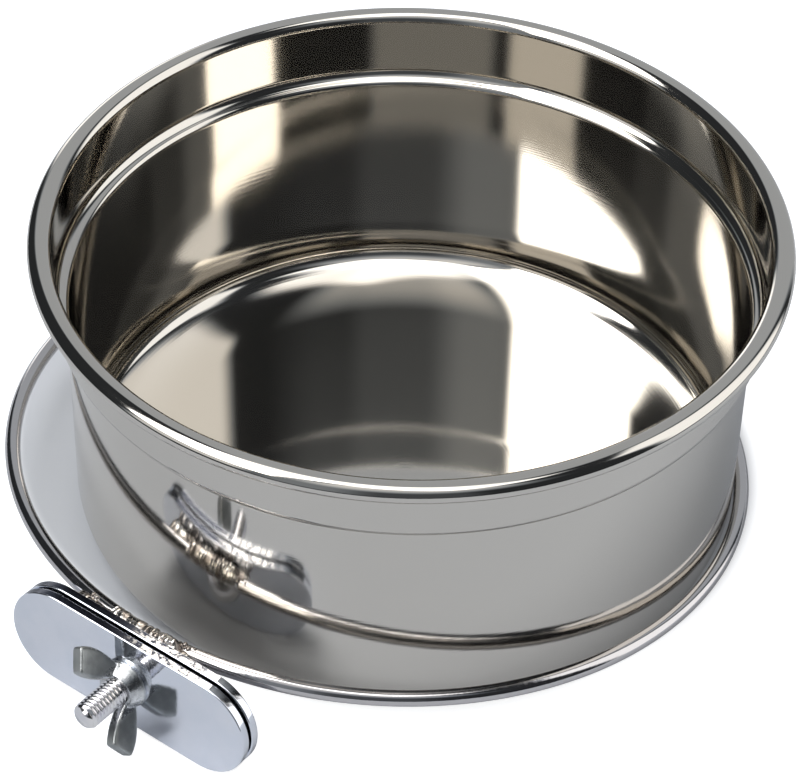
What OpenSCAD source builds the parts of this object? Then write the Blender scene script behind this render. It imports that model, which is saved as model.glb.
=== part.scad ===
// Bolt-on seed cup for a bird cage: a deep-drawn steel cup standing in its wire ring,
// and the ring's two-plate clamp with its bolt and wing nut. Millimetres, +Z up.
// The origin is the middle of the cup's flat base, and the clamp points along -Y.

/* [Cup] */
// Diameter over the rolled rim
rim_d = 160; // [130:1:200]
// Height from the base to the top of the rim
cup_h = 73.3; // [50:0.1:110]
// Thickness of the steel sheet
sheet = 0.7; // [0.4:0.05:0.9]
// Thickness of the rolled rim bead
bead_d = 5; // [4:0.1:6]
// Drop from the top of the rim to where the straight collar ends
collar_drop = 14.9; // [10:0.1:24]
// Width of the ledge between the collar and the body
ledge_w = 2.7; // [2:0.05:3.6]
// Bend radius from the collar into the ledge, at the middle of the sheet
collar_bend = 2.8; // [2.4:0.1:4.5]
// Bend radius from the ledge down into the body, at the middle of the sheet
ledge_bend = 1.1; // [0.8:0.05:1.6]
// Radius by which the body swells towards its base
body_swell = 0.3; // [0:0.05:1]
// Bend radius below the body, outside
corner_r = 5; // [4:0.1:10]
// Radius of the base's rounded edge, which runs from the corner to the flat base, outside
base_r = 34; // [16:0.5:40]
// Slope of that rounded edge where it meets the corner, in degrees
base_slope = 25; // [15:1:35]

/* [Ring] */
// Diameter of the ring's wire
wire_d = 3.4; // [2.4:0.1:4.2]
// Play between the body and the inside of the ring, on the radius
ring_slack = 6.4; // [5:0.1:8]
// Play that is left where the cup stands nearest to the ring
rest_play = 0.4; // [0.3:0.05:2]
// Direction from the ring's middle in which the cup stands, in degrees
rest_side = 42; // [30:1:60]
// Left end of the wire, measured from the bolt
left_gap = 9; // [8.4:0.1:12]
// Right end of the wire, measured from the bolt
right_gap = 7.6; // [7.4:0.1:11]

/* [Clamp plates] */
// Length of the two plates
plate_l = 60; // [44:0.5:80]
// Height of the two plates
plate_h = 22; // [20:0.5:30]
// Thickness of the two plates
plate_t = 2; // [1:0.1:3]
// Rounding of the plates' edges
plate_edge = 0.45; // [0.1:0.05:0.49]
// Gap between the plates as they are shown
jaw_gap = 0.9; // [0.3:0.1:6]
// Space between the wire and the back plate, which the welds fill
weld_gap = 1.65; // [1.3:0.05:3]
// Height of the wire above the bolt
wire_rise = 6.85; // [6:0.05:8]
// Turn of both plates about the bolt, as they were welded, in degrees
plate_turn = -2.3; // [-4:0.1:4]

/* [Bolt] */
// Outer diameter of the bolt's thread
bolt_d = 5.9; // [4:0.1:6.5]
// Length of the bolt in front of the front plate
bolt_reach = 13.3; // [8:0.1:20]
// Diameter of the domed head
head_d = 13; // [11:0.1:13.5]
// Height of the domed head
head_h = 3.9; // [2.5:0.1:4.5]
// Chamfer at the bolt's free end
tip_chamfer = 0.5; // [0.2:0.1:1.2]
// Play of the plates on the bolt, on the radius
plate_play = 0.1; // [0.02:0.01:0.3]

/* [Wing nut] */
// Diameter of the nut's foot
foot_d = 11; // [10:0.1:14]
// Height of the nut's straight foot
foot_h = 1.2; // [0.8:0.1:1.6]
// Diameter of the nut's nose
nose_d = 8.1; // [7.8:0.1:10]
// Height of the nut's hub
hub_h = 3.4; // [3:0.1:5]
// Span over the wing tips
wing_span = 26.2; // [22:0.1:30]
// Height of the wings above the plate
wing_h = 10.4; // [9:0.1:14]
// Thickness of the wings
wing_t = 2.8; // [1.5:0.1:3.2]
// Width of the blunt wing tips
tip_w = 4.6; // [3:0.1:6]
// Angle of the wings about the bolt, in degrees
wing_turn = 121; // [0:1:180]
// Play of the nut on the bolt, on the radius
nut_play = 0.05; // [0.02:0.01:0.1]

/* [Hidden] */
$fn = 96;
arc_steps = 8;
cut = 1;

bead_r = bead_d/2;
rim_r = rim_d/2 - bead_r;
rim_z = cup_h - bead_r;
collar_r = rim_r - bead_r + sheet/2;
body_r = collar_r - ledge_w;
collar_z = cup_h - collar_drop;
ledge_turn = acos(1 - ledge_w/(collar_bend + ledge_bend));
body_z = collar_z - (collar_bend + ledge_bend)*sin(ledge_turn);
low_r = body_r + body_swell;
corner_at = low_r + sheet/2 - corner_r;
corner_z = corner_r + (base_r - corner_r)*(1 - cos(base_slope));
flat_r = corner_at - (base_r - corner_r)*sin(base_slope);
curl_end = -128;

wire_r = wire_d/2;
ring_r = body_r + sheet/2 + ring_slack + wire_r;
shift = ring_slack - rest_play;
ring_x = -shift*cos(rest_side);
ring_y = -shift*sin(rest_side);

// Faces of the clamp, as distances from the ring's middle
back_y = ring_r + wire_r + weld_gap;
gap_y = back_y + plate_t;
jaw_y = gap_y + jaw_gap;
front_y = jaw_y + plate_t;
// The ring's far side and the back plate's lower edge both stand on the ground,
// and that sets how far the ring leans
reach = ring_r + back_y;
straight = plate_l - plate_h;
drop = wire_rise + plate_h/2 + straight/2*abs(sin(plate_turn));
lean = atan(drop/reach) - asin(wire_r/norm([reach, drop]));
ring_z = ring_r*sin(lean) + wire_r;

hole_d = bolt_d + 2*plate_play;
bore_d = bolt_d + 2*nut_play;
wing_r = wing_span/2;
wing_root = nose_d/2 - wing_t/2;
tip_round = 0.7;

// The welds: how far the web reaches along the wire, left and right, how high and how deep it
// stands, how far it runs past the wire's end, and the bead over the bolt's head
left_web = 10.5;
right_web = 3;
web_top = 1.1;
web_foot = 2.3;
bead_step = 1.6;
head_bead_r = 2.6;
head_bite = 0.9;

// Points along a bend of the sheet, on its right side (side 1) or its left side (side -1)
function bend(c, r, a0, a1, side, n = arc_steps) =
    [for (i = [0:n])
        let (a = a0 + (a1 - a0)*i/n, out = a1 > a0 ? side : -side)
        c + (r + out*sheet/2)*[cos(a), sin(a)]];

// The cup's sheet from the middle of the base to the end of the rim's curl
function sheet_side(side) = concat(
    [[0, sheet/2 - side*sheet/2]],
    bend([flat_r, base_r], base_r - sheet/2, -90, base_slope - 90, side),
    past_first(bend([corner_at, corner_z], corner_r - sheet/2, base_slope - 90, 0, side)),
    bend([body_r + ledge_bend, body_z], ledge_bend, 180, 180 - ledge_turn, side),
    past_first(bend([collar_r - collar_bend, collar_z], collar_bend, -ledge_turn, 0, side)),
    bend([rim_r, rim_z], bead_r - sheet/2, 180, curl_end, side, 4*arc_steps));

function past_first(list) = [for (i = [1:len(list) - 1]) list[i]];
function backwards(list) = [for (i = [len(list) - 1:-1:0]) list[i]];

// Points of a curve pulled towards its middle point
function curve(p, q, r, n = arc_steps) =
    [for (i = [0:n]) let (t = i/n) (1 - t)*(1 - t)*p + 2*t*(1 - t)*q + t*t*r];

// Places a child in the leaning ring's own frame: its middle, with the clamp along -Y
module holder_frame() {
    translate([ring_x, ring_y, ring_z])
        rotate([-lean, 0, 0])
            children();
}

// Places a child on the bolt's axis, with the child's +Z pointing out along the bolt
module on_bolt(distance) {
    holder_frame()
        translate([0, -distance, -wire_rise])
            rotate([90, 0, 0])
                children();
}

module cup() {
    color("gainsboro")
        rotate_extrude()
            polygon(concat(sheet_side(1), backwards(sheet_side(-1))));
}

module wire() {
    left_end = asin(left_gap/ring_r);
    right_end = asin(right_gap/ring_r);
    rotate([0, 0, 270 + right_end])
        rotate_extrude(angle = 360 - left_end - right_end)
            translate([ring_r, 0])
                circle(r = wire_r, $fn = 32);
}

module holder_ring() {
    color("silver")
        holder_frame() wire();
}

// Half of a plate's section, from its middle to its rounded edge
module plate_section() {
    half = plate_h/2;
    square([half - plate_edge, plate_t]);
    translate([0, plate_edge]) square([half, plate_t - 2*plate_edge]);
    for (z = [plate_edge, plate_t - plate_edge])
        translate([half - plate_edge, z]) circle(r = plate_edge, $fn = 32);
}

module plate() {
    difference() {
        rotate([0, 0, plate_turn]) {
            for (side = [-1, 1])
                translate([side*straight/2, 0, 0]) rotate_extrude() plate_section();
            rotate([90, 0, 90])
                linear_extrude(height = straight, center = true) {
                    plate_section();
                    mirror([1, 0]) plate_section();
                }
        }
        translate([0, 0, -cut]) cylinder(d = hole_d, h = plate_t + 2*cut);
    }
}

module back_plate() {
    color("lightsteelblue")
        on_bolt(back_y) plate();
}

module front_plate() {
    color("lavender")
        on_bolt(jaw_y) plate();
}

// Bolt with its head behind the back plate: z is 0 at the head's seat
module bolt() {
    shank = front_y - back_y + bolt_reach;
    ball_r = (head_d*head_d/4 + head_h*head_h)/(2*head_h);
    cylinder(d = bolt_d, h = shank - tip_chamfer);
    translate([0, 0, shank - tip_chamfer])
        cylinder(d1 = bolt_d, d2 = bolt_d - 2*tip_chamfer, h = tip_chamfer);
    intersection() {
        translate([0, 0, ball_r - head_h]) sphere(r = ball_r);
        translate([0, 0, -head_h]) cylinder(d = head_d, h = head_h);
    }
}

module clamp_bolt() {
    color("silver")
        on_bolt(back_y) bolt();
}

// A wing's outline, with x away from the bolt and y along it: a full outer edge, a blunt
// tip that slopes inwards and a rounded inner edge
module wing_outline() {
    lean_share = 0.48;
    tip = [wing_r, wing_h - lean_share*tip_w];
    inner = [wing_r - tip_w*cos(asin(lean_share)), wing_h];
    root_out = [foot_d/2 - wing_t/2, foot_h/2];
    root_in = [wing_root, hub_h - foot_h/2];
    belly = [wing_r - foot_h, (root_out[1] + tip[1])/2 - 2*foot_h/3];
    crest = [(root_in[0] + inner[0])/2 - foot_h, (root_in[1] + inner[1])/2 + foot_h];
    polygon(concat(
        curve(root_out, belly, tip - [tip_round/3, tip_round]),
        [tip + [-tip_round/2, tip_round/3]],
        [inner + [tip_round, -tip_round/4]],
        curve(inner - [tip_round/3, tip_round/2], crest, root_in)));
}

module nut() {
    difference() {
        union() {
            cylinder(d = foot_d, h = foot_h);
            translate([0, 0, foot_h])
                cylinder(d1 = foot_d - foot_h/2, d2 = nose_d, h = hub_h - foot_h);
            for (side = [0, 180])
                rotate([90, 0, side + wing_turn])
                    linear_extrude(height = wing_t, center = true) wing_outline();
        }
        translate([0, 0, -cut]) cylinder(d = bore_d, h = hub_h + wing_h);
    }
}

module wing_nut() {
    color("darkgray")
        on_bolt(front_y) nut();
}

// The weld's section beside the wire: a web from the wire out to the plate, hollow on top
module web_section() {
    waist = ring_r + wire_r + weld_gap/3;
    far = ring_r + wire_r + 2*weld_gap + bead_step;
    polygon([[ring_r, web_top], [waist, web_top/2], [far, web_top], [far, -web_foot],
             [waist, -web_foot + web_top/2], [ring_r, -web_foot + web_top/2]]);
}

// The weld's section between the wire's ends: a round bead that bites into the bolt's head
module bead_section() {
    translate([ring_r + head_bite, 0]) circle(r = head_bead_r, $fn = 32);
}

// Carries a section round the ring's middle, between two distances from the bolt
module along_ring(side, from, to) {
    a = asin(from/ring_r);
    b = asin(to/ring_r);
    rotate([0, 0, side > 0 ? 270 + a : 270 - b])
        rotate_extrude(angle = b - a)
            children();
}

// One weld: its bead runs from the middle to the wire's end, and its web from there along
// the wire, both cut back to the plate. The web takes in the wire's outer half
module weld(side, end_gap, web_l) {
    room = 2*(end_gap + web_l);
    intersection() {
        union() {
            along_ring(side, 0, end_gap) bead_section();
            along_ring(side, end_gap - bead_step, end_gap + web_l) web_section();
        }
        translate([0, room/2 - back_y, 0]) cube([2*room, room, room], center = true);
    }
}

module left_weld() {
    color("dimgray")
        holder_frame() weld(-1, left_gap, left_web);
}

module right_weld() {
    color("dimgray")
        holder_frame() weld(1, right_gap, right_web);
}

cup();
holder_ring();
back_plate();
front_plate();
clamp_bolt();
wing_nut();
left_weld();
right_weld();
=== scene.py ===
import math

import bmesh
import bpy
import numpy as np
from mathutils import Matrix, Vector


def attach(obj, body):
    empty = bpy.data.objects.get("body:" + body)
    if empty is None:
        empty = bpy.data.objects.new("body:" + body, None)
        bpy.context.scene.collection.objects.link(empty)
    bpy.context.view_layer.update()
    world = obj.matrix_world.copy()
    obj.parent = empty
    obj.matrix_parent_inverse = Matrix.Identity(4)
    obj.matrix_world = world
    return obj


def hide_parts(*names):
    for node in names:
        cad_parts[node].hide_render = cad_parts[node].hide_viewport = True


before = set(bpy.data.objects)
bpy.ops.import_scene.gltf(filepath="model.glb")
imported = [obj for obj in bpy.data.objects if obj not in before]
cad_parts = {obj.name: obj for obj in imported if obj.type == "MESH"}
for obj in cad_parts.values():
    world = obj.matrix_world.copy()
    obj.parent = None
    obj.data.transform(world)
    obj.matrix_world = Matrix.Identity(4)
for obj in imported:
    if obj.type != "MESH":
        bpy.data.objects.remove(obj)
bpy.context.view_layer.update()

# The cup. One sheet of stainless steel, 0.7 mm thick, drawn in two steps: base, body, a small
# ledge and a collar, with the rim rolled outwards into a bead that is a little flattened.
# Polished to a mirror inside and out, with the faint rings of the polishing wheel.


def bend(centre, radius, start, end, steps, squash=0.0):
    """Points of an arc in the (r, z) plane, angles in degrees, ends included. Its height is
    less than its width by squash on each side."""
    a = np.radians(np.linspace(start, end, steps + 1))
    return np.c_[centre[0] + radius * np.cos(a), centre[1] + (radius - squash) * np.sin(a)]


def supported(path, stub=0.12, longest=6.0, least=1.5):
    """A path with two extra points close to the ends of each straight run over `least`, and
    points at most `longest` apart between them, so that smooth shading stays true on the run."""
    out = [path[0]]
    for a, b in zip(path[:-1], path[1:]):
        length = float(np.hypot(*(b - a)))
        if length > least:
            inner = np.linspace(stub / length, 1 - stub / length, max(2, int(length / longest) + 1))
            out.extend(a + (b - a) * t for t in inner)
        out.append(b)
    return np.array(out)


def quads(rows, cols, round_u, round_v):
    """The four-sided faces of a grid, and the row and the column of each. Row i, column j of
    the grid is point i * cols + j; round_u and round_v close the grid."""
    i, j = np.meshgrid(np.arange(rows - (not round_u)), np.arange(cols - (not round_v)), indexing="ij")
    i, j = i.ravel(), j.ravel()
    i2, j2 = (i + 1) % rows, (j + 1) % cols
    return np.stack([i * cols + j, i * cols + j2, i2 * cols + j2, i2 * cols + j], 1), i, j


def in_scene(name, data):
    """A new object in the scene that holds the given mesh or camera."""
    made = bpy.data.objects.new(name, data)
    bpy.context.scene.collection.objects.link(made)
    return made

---

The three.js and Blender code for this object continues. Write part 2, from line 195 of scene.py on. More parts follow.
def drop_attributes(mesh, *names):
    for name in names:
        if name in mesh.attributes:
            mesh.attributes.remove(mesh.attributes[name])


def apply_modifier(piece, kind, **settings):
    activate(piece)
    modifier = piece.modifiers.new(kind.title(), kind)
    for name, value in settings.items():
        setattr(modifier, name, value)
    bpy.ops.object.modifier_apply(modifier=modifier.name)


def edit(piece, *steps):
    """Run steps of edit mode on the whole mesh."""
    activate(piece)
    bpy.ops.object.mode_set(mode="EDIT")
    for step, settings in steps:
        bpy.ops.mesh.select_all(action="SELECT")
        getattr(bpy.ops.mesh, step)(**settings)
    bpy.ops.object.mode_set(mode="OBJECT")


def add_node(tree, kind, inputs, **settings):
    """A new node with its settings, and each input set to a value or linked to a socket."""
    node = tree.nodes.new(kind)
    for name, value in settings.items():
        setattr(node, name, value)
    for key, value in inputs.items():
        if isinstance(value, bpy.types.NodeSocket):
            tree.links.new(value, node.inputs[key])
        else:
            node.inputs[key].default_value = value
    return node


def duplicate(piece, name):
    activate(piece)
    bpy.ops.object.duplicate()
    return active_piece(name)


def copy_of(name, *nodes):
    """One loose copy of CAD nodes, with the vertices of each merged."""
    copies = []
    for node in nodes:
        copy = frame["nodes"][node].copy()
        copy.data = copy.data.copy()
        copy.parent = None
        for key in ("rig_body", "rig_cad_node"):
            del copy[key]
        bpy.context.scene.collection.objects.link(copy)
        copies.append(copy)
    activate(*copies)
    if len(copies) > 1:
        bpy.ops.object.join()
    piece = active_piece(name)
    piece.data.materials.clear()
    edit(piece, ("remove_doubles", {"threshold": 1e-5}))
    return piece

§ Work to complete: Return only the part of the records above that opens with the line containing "What OpenSCAD source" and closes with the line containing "base_slope = 25; // [15:1:35]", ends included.

§ Correct response:
What OpenSCAD source builds the parts of this object? Then write the Blender scene script behind this render. It imports that model, which is saved as model.glb.
=== part.scad ===
// Bolt-on seed cup for a bird cage: a deep-drawn steel cup standing in its wire ring,
// and the ring's two-plate clamp with its bolt and wing nut. Millimetres, +Z up.
// The origin is the middle of the cup's flat base, and the clamp points along -Y.

/* [Cup] */
// Diameter over the rolled rim
rim_d = 160; // [130:1:200]
// Height from the base to the top of the rim
cup_h = 73.3; // [50:0.1:110]
// Thickness of the steel sheet
sheet = 0.7; // [0.4:0.05:0.9]
// Thickness of the rolled rim bead
bead_d = 5; // [4:0.1:6]
// Drop from the top of the rim to where the straight collar ends
collar_drop = 14.9; // [10:0.1:24]
// Width of the ledge between the collar and the body
ledge_w = 2.7; // [2:0.05:3.6]
// Bend radius from the collar into the ledge, at the middle of the sheet
collar_bend = 2.8; // [2.4:0.1:4.5]
// Bend radius from the ledge down into the body, at the middle of the sheet
ledge_bend = 1.1; // [0.8:0.05:1.6]
// Radius by which the body swells towards its base
body_swell = 0.3; // [0:0.05:1]
// Bend radius below the body, outside
corner_r = 5; // [4:0.1:10]
// Radius of the base's rounded edge, which runs from the corner to the flat base, outside
base_r = 34; // [16:0.5:40]
// Slope of that rounded edge where it meets the corner, in degrees
base_slope = 25; // [15:1:35]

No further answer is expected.